Medicaid Program: Covered Outpatient Drugs, Final Rule with Comment Period Summary

On January 21, 2016, the Centers for Medicare & Medicaid Services (CMS) published a long-awaited final rule entitled “Medicaid Program:  Covered Outpatient Drugs.”  CMS actually proposed this rule in February, 2012, so it’s taken almost four years for the agency to finalize the many policies on which they sought comment – almost all of which flow from the enactment of the federal health care reform law that was enacted in 2010, the Affordable Care Act (ACA).  The rule is 658 triple-spaced pages (probably a couple of hundred pages when published in the Federal Register).  It’s a major accomplishment for CMS and the staff who worked on it.

Just by way of background, outpatient prescription drugs are not a mandatory benefit under Medicaid, although all 50 states, Washington, D.C., and the territories cover prescription drugs.  Since 1990, if a manufacturer wants their drugs covered under Medicaid, they are required to pay rebates that are, generally, split between the states and federal government.  As a result of amendments made to the statute by the ACA, rebates for brand name drugs are set at 23.1% of the average manufacturers price (AMP) of the drug, and 13% for generic drugs.  So, if the AMP for a brand-name drug is $100, the manufacturer pays CMS and the states $23.10.  Sounds pretty simple, right?

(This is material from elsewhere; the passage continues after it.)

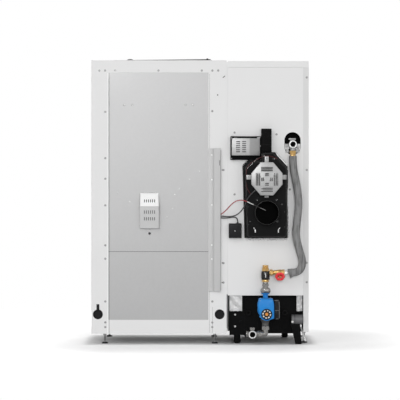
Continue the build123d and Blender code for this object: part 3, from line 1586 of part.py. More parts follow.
# A point on the line that stands square on the lower left side of the motor cover.
def cover_entry(distance):
    slope = Vector(cover_top_half - cover_half_width, 0, cover_half_height - cover_side_half)
    outward = Vector(-slope.Z, 0, slope.X).normalized()
    middle = Vector(fan_x - (cover_top_half + cover_half_width) / 2, housing_y - cover_depth / 2,
                    fan_height - (cover_half_height + cover_side_half) / 2)
    point = middle + outward * distance
    return point.X, point.Y, point.Z


def fan_route():
    x0, y0, z0 = cable_exit(0)
    return [(x0, y0, z0), (143, y0, 703), (177, y0 - 8, 702), (208, y0 - 30, 714),
            (233, housing_y - 6, 742), (249, housing_y - 14, 774), (262, housing_y - 16, 806),
            cover_entry(cable_lead), cover_entry(fit_gap)]


def sensor_route():
    x0, y0, z0 = cable_exit(-10)
    x1 = sensor_left + box_gland_inset
    y1 = rear_y - box_proud / 2
    top = box_high + box_gland_height
    return [(x0, y0, z0), (136, y0 + 1, 693.5), (156, y0 + 1, 695), (177, y0 - 2, 699),
            (195, y1 - 1, 699.5), (x1, y1, top + 16.5), (x1, y1, top)]


nodes = {
    "hopper_left_side": hopper_left_side,
    "hopper_right_side": hopper_right_side,
    "hopper_top_frame": hopper_top_frame,
    "hopper_base_tray": hopper_base_tray,
    "upper_back_sheet": upper_back_sheet,
    "lower_back_sheet": lower_back_sheet,
    "cable_channel": cable_channel,
    "vent_hood": vent_hood,
    "hopper_lid": hopper_lid,
    "lid_handle": lid_handle,
    "lid_hinge": lid_hinge,
    "hopper_front_panel": hopper_front_panel,
    "pellet_hopper": pellet_hopper,
    "suction_turbine": suction_turbine,
    "turbine_impeller": turbine_impeller,
    "auger_tube": auger_tube,
    "auger_screw": auger_screw,
    "auger_motor": auger_motor,
    "boiler_rear_panel": boiler_rear_panel,
    "boiler_right_side": boiler_right_side,
    "boiler_left_side": boiler_left_side,
    "boiler_top_cover": boiler_top_cover,
    "boiler_front_panel": boiler_front_panel,
    "control_display": door_display,
    "main_switch": main_switch,
    "chamber_door": chamber_door,
    "door_latch": door_latch,
    "boiler_base": boiler_base,
    "boiler_legs": boiler_legs,
    "levelling_feet": levelling_feet,
    "ash_box": ash_box,
    "water_vessel": water_vessel,
    "vessel_insulation": vessel_insulation,
    "burner_grate": burner_grate,
    "turbulators": turbulators,
    "cleaning_crank": cleaning_crank,
    "flue_housing": flue_housing,
    "motor_cover": motor_cover,
    "fan_motor": fan_motor,
    "fan_impeller": fan_impeller,
    "flue_outlet": flue_outlet,
    "flue_probe": flue_probe,
    "control_bracket": control_bracket,
    "slotted_cover": slotted_cover,
    "black_riser": black_riser,
    "sensor_box": sensor_box,
    "flow_fitting": flow_fitting,
    "bypass_valve": bypass_valve,
    "handwheel": handwheel,
    "mixing_valve": mixing_valve,
    "pump_unions": pump_unions,
    "pump_body": pump_body,
    "pump_dial": pump_dial,
    "pump_connector": pump_connector,
    "return_tee": return_tee,
    "casing_screws": casing_screws,
    "flow_hose": lambda: cord("flow_hose", hose_route, hose_diameter),
    "probe_cable": lambda: cord("probe_cable", probe_route(), probe_cable_diameter),
    "fan_cable": lambda: cord("fan_cable", fan_route(), cable_diameter),
    "sensor_cable": lambda: cord("sensor_cable", sensor_route(), cable_diameter),
}

screwed_sheets = ("hopper_left_side", "hopper_right_side", "hopper_top_frame", "hopper_base_tray",
                  "upper_back_sheet", "lower_back_sheet", "cable_channel", "boiler_rear_panel",
                  "boiler_right_side")

os.makedirs("parts", exist_ok=True)
holes = screw_holes()
for name, make in nodes.items():
    piece = make()
    if name in screwed_sheets:
        piece = piece - holes
    export_step(piece, os.path.join("parts", name + ".step"))
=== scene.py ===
import bpy
import bmesh
import math
import random
from mathutils import Matrix, Vector


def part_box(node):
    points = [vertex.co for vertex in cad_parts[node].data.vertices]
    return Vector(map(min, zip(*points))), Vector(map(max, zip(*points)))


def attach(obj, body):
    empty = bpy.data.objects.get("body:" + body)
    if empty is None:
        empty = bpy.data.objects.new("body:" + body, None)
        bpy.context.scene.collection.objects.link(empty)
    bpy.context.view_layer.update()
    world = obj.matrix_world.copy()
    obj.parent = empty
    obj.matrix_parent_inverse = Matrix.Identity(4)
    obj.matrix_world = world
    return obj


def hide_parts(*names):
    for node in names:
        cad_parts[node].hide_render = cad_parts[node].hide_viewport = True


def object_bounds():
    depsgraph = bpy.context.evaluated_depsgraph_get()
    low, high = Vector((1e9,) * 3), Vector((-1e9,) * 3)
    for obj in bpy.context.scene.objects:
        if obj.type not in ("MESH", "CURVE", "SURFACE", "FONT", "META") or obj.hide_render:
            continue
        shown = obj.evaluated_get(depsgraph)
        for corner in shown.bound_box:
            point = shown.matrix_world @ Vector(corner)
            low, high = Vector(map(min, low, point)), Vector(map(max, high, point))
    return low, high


# Pellet boiler seen from behind: pellet store on the left, boiler with its pipework on the right.
# Lengths are millimetres, and finishPiece turns them into metres. The rear side faces -Y and +X is to the right.

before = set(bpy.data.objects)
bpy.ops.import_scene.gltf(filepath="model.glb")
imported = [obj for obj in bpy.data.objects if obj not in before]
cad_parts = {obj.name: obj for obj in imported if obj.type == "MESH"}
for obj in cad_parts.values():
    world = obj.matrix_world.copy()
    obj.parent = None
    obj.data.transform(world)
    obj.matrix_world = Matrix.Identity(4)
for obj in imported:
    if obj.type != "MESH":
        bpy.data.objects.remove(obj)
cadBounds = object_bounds()
print("frame loaded:", len(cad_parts), "nodes")

scene = bpy.context.scene
rearward, forward, upward, downward, rightward, leftward = (
    (0, -1, 0), (0, 1, 0), (0, 0, 1), (0, 0, -1), (1, 0, 0), (-1, 0, 0))


def box(node):
    return [corner * 1000 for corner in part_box(node)]


def middleOf(node):
    low, high = box(node)
    return (low + high) / 2


rearY = box("hopper_left_side")[0].y
pipeY = rearY - 55
fanX, _, fanZ = middleOf("fan_motor")
pumpX = middleOf("mixing_valve").x


# Camera and studio

camera = {"distance": 10.0, "height": 0.793, "metresAcross": 2.2, "sensor": 36.0, "clip": 60.0}


def placeCamera():
    data = bpy.data.cameras.new("rearCamera")
    data.sensor_width = camera["sensor"]
    data.lens = camera["sensor"] * camera["distance"] / camera["metresAcross"]
    data.clip_end = camera["clip"]
    seat = bpy.data.objects.new("rearCamera", data)
    seat.location = (0, rearY * 0.001 - camera["distance"], camera["height"])
    seat.rotation_euler = (math.pi / 2, 0, 0)
    scene.collection.objects.link(seat)
    scene.camera = seat


placeCamera()


# Shader helpers: a socket is linked, and a number or colour is set on the socket itself

def shaderNode(tree, kind, sockets=None, **settings):
    node = tree.nodes.new("ShaderNode" + kind)
    for key, value in settings.items():
        setattr(node, key, value)
    for key, value in (sockets or {}).items():
        if isinstance(value, bpy.types.NodeSocket):
            tree.links.new(value, node.inputs[key])
        else:
            node.inputs[key].default_value = value
    return node


def maths(tree, operation, first, second=0.0, clamp=False):
    return shaderNode(tree, "Math", {0: first, 1: second}, operation=operation, use_clamp=clamp).outputs[0]


def surfacePlace(tree, across=1, along=1):
    coords = shaderNode(tree, "TexCoord").outputs["Object"]
    return shaderNode(tree, "Mapping", {"Vector": coords, "Scale": (across, across, along)}).outputs[0]


def noise(tree, place, scale, detail, roughness=0.5):
    return shaderNode(tree, "TexNoise", {"Vector": place, "Scale": scale, "Detail": detail, "Roughness": roughness})


def cells(tree, place, scale, feature="F1"):
    return shaderNode(tree, "TexVoronoi", {"Vector": place, "Scale": scale}, feature=feature)


def greyOf(tree, node):
    return shaderNode(tree, "RGBToBW", {"Color": node.outputs["Color"]}).outputs[0]


def blend(tree, share, first, second):
    return shaderNode(tree, "MixRGB", {"Fac": share, "Color1": first, "Color2": second}).outputs[0]


# Surface effects: each one returns the outputs of its node group

def powderGrain(tree, given):
    place = surfacePlace(tree)
    return {"Height": noise(tree, place, given["Grain"], 2).outputs["Fac"],
            "Tone": noise(tree, place, given["Cloud"], 3).outputs["Fac"]}


def rolledGrain(tree, given):
    place = surfacePlace(tree)
    return {"Height": noise(tree, surfacePlace(tree, 1, 0.03), given["Streak"], 4).outputs["Fac"],
            "Tone": noise(tree, place, 3, 2).outputs["Fac"],
            "Fleck": greyOf(tree, cells(tree, place, given["Spangle"]))}


def castSkin(tree, given):
    place = surfacePlace(tree)
    pits = cells(tree, place, given["Pit"], "SMOOTH_F1").outputs["Distance"]
    lumps = noise(tree, place, 90, 5, 0.6).outputs["Fac"]
    return {"Height": maths(tree, "ADD", pits, lumps), "Tone": lumps}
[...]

As you learn pretty quickly in health care, nothing is simple.  For example:  what is the AMP of a drug?  What sales are used to determine AMP and what sales are excluded?  What if the manufacturer tries to pay for the rebates by raising the price of the drug?  What if the state receives the rebate and then refuses to cover the drug?  What about drugs dispensed to Medicaid beneficiaries who are enrolled in Medicaid managed care plans?  What if the manufacturer wants to cut a better deal for a purchaser that serves low-income or otherwise underserved populations?  Can they?  What if the federal government decides that it needs to capture more of the rebates?  And what happens when a third party – a pharmacy – enters the picture?  How should Medicaid pay pharmacies to make sure they’re adequately compensated but not overpaid?  How should drugs that are bundled as part of a medical procedure be treated?  Should manufacturers pay rebates on those drugs, even if they’re not paid separately by Medicaid?

Add up all the questions and it’s easy to see why the rule is 658 pages.

CMS had to grapple with a lot of thorny issues in the final rule.  Some of the issues that I had my eyes on for clients were:

  • What constitutes a “bona-fide service fee” paid from a manufacturer to another entity? When can it be excluded from AMP?
    • Answer: When it is (1) paid by the manufacturer to an entity; (2) that represents fair market value for a bona-fide, itemized service; (3) that is actually performed on behalf of the manufacturer that the manufacturer would have otherwise had to perform for himself; (4) that is not passed on, in whole or in part, to a client or customer of the entity, regardless of whether they take title to the drug.
  • When is a drug used as part of a bundled service exempt from rebates?
    • Answer: When the drug is used incident to a bundled service (such as an outpatient hospital procedure) and not paid for separately.
  • When is a drug that is a “line extension” of the original drug subject to the CPI penalty?
    • Answer: CMS has decided to defer a decision on this question.  But, when a manufacturer is distributing a drug that was acquired from another manufacturer, CMS has said that the new manufacturer can re-set the base AMP for the drug as long as there is no corporate relationship between the two manufacturers.
  • How do manufacturer coupons, voucher programs, drug discount programs, refund/rebate programs and patient assistance programs affect AMP?
    • Answer: In general, they don’t, as long as the benefit goes directly and entirely to the patient, and the pharmacy dispensing the drug (or any other entity) does not receive a price concession.
  • To what extent do CMS regulations or policies prevent pharmaceutical manufacturers from entering into value based purchasing arrangements?
    • Answer: CMS acknowledges that this may be an issue and the agency states that they are considering further guidance in the area.
  • How do manufacturers ensure that they don’t have to pay twice when a drug is dispensed to a Medicaid beneficiary from a 340B pharmacy?
    • Answer: “Double dipping” is prohibited.  States need to have policies in effect to ensure that they don’t claim a rebate on a drug dispensed via a 340B pharmacy.  This issue is especially important now that rebates are owed on drugs dispensed to Medicaid managed care enrollees.

My take is that CMS staff did an amazing job with this rule.  Not all of my clients are happy and not all of my clients’ questions got answered.  But reading this rule, one comes away with the perception that CMS staff took a great deal of time and care to analyze every comment that they received and tried to respond thoughtfully to each one.